Another cross-sectional study published in 2001 used panel data from 17 OECD countries between 1977 and 1995, and concluded (Nelson and Young 2001: 293):

The empirical results do not support the notion that bans of broadcast advertising of alcoholic beverages will reduce consumption or alcohol abuse. The evidence indicates that a complete ban of broadcast advertising of all beverages has no effect on consumption relative to countries that do not ban broadcast advertising. Equally important for alcohol policy, the results fail to provide evidence that advertising bans have significant negative effects on alcohol abuse outcomes, including cirrhosis mortality and motor vehicle fatalities.

Jon Nelson updated this research in 2010 using data from 1975 and 2000 and again concluded that ‘advertising bans do not reduce alcohol demand. This finding is robust across a variety of model specifications and estimation procedures’ (Nelson 2010b: 818). However, Saffer and Dave (2002) looked at 20 OECD countries and concluded that a ban on all alcohol advertising would reduce alcohol consumption by 8 per cent.

Several European countries have introduced alcohol advertising bans since the 1970s, but they have rarely been evaluated.
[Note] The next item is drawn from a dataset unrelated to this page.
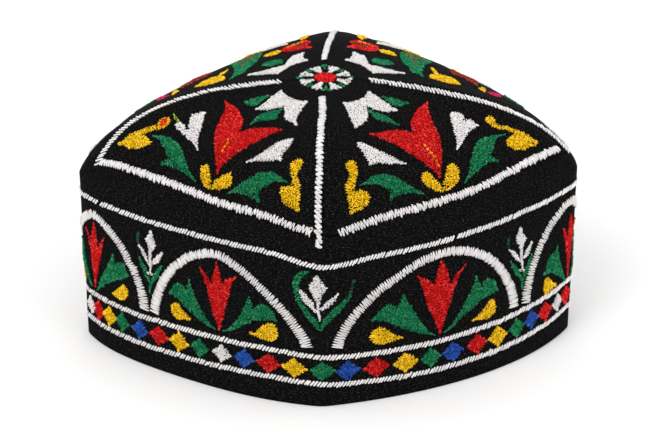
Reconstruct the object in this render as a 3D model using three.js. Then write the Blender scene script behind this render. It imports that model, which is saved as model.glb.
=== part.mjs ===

Calfee and Scheraga (1994) found that Sweden’s ban, which began in 1979, had no impact on the sale of alcohol. By contrast, Rossow (2021) looked at Norway’s ban on alcohol advertising, introduced in 1975, and estimated that it had reduced alcohol consumption by 7.4 per cent. Consumption continued to rise for several years in Norway after 1975, and the author acknowledged that ‘it is not obvious that the ban was effective’ by looking at the raw figures. One limitation of the study is that it could not measure unrecorded alcohol consumption, which is thought to have accounted for ‘around a fifth of total consumption in Norway between 1973 and 1994’ (ibid.: 1,394).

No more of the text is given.